### Material for the task
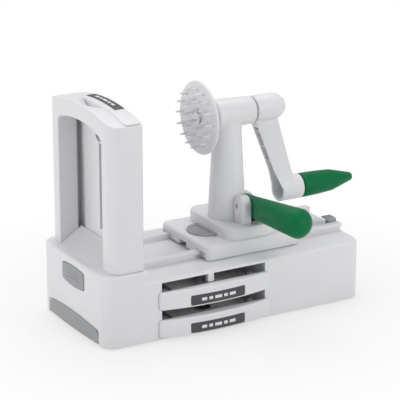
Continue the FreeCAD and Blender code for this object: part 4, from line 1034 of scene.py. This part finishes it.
@dataclass
class Carriage(SubAssembly):
    """The sliding carriage: its plate, column, release tab and push handle.

    Attributes:
        tilt: Angle of the push handle above the level.
        root: Radius of the handle at its lug.
        swell: Radius of the handle at its dome.
        length: Length of the handle.
        dome: Length of its dome.
        bevel: Size of the bevel on its heel.
        neck: Where it starts to widen.
        core: Radius of its bore, and the bore's share of its length.
        axis: Where its axis leaves the lug.
        heel: How far it reaches back beside the cheek.
        heel_room: Floor and outer side of the room for that heel.
        cheek: Corners of the cheek that it is pinned to.
        cheek_rounds: Radius of the cheek's top, outer and inner edges.
        screw: Place of the cheek's screw, across and up.
        screw_seat: Radius and depth of its seat.
        screw_head: Place and radius of each ring of its head.
        screw_cross: Half width, half length, top and floor of the head's slots.
        corners: Radius of the plate's left and right corners.
        tab_arcs: Radius of each raised arc on the tab.
        tab_ring: Half the width of an arc.
        tab_dish: The sunk middle's straight and round margin, and its depth.
        tab_seat: Radius of the seat of the tab's spring.
    """

    tilt: float = 5.0
    root: float = 11.8
    swell: float = 16.0
    length: float = 105.0
    dome: float = 12.0
    bevel: float = 1.2
    neck: float = 2.3
    core: Flat = (4.0, 0.82)
    axis: Point = (42.5, -33.0, 114.0)
    heel: float = 15.0
    heel_room: Flat = (97.3, 58.0)
    cheek: tuple[Point, Point] = ((26.0, -40.0, 96.6), (36.8, -20.0, 127.2))
    cheek_rounds: Point = (9.4, 4.2, 2.0)
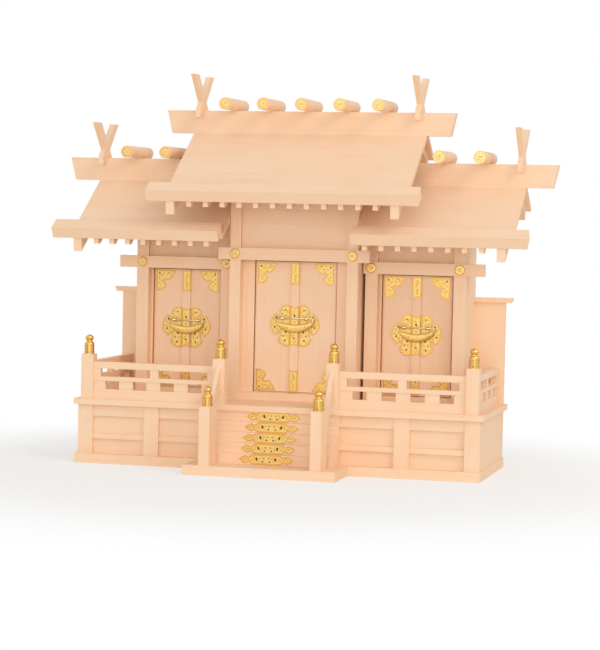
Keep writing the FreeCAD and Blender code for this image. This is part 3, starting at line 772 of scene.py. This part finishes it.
# runs a tree over points and keeps the result as a plain mesh
def growMesh(name, points, tree, values, body):
    mesh = bpy.data.meshes.new(name)
    mesh.from_pydata(points, [], [])
    source = bpy.data.objects.new(name + ".source", mesh)
    bpy.context.scene.collection.objects.link(source)
    modifier = source.modifiers.new("grow", "NODES")
    modifier.node_group = tree
    named = {item.name: item.identifier for item in tree.interface.items_tree if item.in_out == "INPUT"}
    for key, value in values.items():
        modifier[named[key]] = value
    graph = bpy.context.evaluated_depsgraph_get()
    result = bpy.data.meshes.new_from_object(source.evaluated_get(graph), depsgraph=graph)
    source.modifiers.remove(modifier)
    bpy.data.objects.remove(source)
    obj = bpy.data.objects.new(name, result)
    bpy.context.scene.collection.objects.link(obj)
    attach(obj, body)


def discSpots():
    bosses = [(x * side, y, z) for x, y, z in flowers["bosses"] for side in (-1, 1)]
    pitch, mainHigh = flowers["mainLogs"]
    spots, wingHigh = flowers["wingLogs"]
    logs = [(pitch * i, mainHigh) for i in range(-2, 3)]
    logs += [(side * x, wingHigh) for x in spots for side in (-1, 1)]
    caps = [(x, y, z) for x, z in logs for y in flowers["logEnds"]]
    return bosses, caps


def addFlowers():
    tree = petalTree()
    bosses, caps = discSpots()
    sets = (("bossFlowers", bosses, flowers["bossR"]), ("logFlowers", caps, flowers["capR"]))
    for name, spots, radius in sets:
        points = [Vector(spot) * mm for spot in spots]
        # the flowers take the near-white brass, partly a painted highlight on the bosses and log caps
        values = {"Petal Count": flowers["petals"], "Disc Radius": radius * flowers["share"] * mm,
                  "Material": burnishedAndHighlightBrass}
        growMesh(name, points, tree, values, "shrine")


addFlowers()
print("flowers stamped on bosses and log ends")


# raised curls of vine on the fields of the plates, sizes in mm
curls = {
    "seed": 7,
    "inner": 0.35,           # radius where a curl starts
    "outer": 1.5,            # and where it ends
    "turns": 1.4,
    "wire": 0.17,
    "smallest": 0.75,
    "largest": 1.15,
    "steps": 14,             # to a turn
    "wireSides": 6,
}


def curlTree():
    tree = bpy.data.node_groups.new("vineCurls", "GeometryNodeTree")
    sockets = (("Geometry", "NodeSocketGeometry"), ("Inner Radius", "NodeSocketFloat"),
               ("Outer Radius", "NodeSocketFloat"), ("Turns", "NodeSocketFloat"),
               ("Wire Radius", "NodeSocketFloat"), ("Seed", "NodeSocketInt"),
               ("Material", "NodeSocketMaterial"))
    for name, kind in sockets:
        tree.interface.new_socket(name=name, in_out="INPUT", socket_type=kind)
    tree.interface.new_socket(name="Geometry", in_out="OUTPUT", socket_type="NodeSocketGeometry")
    given = addNode(tree, "NodeGroupInput").outputs
    spiral = addNode(tree, "GeometryNodeCurveSpiral", inputs={
        "Resolution": curls["steps"], "Rotations": given["Turns"], "Start Radius": given["Inner Radius"],
        "End Radius": given["Outer Radius"], "Height": 0.0})
    wire = addNode(tree, "GeometryNodeCurvePrimitiveCircle",
                   inputs={"Resolution": curls["wireSides"], "Radius": given["Wire Radius"]})
    curl = addNode(tree, "GeometryNodeCurveToMesh", inputs={
        "Curve": spiral.outputs[0], "Profile Curve": wire.outputs[0], "Fill Caps": True})
    upright = addNode(tree, "GeometryNodeTransform",
                      inputs={"Geometry": curl.outputs[0], "Rotation": (math.pi / 2, 0, 0)})
    turn = addNode(tree, "FunctionNodeRandomValue", {"data_type": "FLOAT_VECTOR"}, {
        0: (0, 0, 0), 1: (0, 2 * math.pi, 0), 8: given["Seed"]})
    size = addNode(tree, "FunctionNodeRandomValue", {"data_type": "FLOAT"}, {
        2: curls["smallest"], 3: curls["largest"], 8: given["Seed"]})
    spots = addNode(tree, "GeometryNodeInstanceOnPoints", inputs={
        "Points": given["Geometry"], "Instance": upright.outputs[0], "Rotation": turn.outputs[0],
        "Scale": size.outputs[1]})
    real = addNode(tree, "GeometryNodeRealizeInstances", inputs={0: spots.outputs[0]})
    painted = addNode(tree, "GeometryNodeSetMaterial",
                      inputs={"Geometry": real.outputs[0], "Material": given["Material"]})
    addNode(tree, "NodeGroupOutput", inputs={0: painted.outputs[0]})
    return tree


def addAllCurls():
    tree = curlTree()
    values = {"Inner Radius": curls["inner"] * mm, "Outer Radius": curls["outer"] * mm,
              "Turns": curls["turns"], "Wire Radius": curls["wire"] * mm, "Seed": curls["seed"],
              "Material": smoothBrass}
    for body, spots in curlSpots.items():
        growMesh(body + ".vineCurls", spots, tree, values, body)


addAllCurls()


# a column of punch marks on four sides of every finial
finialMarks = {
    "spots": ((212.5, 6.8, 118.6), (62.6, 3.7, 118.6), (60.2, -51.5, 72.2)),  # and their mirror images
    "radius": 5.3,
    "heights": ((2.0, 1.0), (4.6, 0.7), (6.6, 0.55), (8.6, 0.7)),  # of a mark, and its half width
    "squash": 0.8,
    "depths": (-0.25, 0.12),  # inner and outer end, from the finial's side
    "ring": 8,
}


def addFinialMarks():
    bm = bmesh.new()
    for x, y, z in finialMarks["spots"]:
        for side in (-1, 1):
            for quarter in range(4):
                a = quarter * math.pi / 2
                out = Vector((math.sin(a), -math.cos(a), 0))
                across = Vector((math.cos(a), math.sin(a), 0))
                for height, size in finialMarks["heights"]:
                    centre = Vector((side * x, y, z + height))
                    up = Vector((0, 0, size * finialMarks["squash"]))
                    ends = [centre + out * (finialMarks["radius"] + depth) for depth in finialMarks["depths"]]
                    sections = [(end * mm, across * size * mm, up * mm) for end in ends]
                    addTube(bm, sections, finialMarks["ring"])
    addPiece("finialPunchMarks", bm, "shrine", [blackLacquer])


addFinialMarks()
print("finials marked")
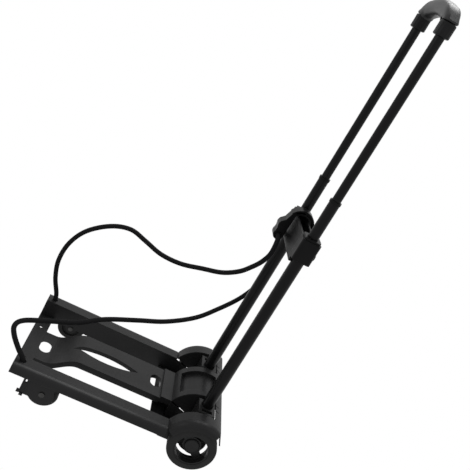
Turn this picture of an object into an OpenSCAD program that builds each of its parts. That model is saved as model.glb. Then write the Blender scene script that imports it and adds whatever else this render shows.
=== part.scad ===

### Challenge
Write out again, unchanged, every line from the line containing "Turn this picture" to the final line of the material above.

### Task solution
Turn this picture of an object into an OpenSCAD program that builds each of its parts. That model is saved as model.glb. Then write the Blender scene script that imports it and adds whatever else this render shows.
=== part.scad ===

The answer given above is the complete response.